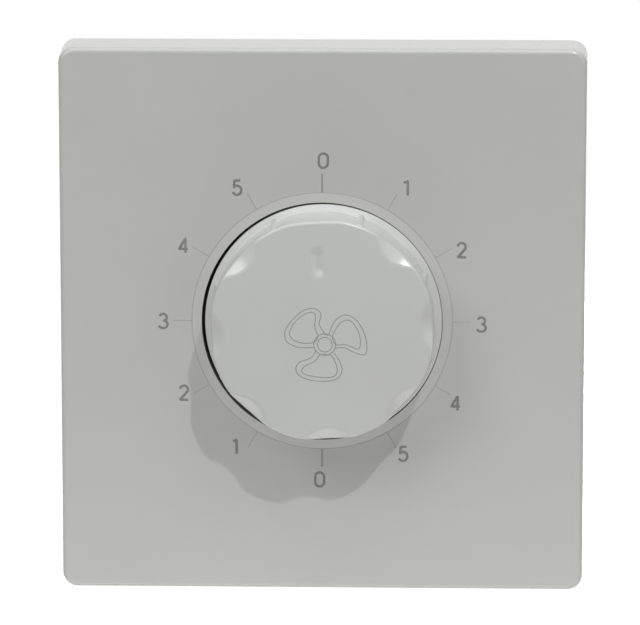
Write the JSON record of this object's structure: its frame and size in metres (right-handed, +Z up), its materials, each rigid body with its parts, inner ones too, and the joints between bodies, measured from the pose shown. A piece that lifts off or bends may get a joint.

...

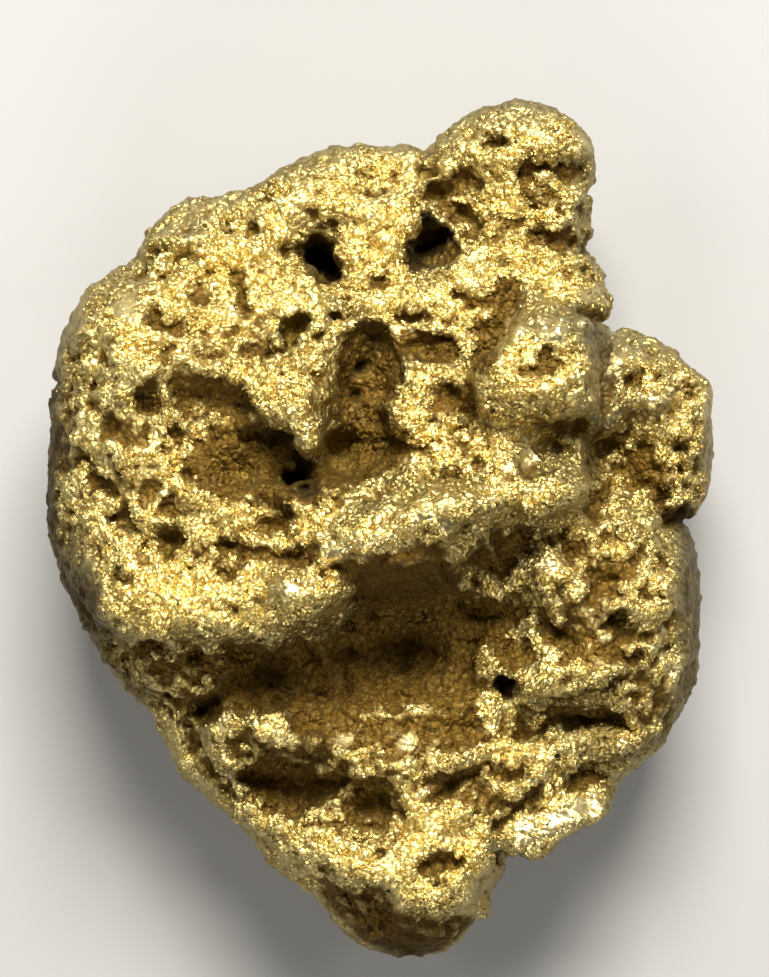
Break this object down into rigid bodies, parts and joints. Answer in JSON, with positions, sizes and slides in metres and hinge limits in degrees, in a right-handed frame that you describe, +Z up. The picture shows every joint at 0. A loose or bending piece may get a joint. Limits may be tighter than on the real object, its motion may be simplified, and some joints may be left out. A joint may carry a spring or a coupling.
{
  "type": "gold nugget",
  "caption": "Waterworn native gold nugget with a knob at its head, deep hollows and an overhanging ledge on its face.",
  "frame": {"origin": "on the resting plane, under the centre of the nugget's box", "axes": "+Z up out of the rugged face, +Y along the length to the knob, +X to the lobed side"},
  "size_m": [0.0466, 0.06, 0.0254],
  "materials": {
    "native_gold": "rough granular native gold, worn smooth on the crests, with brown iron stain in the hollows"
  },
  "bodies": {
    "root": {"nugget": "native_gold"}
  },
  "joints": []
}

==

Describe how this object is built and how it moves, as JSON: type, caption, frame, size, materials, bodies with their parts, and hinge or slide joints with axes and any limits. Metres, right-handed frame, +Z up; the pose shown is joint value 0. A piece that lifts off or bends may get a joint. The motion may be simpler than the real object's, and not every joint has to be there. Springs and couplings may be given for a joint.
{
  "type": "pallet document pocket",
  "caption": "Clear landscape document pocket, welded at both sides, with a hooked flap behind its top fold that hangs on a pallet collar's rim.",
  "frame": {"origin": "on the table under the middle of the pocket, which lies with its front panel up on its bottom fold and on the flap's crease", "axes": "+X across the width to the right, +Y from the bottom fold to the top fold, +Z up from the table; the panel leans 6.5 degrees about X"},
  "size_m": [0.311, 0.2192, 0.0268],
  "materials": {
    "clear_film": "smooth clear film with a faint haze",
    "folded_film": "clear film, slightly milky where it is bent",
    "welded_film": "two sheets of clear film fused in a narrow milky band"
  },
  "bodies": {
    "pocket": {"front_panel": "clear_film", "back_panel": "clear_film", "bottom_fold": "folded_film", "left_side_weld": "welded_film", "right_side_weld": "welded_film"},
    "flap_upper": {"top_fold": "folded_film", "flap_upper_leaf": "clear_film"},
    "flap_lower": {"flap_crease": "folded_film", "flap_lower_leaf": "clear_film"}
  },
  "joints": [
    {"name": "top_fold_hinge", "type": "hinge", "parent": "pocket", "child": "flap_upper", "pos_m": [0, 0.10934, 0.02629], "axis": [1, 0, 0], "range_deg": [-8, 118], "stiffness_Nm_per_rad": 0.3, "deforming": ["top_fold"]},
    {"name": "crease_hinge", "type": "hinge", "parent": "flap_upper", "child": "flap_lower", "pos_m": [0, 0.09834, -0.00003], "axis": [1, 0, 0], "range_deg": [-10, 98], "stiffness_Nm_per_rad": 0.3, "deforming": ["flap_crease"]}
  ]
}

#### [Exercise directions]
Scan the listing above for the word "joints" and show each line where it is found.

#### [Task output]
Write the JSON record of this object's structure: its frame and size in metres (right-handed, +Z up), its materials, each rigid body with its parts, inner ones too, and the joints between bodies, measured from the pose shown. A piece that lifts off or bends may get a joint.
Break this object down into rigid bodies, parts and joints. Answer in JSON, with positions, sizes and slides in metres and hinge limits in degrees, in a right-handed frame that you describe, +Z up. The picture shows every joint at 0. A loose or bending piece may get a joint. Limits may be tighter than on the real object, its motion may be simplified, and some joints may be left out. A joint may carry a spring or a coupling.
  "joints": []
Describe how this object is built and how it moves, as JSON: type, caption, frame, size, materials, bodies with their parts, and hinge or slide joints with axes and any limits. Metres, right-handed frame, +Z up; the pose shown is joint value 0. A piece that lifts off or bends may get a joint. The motion may be simpler than the real object's, and not every joint has to be there. Springs and couplings may be given for a joint.
  "joints": [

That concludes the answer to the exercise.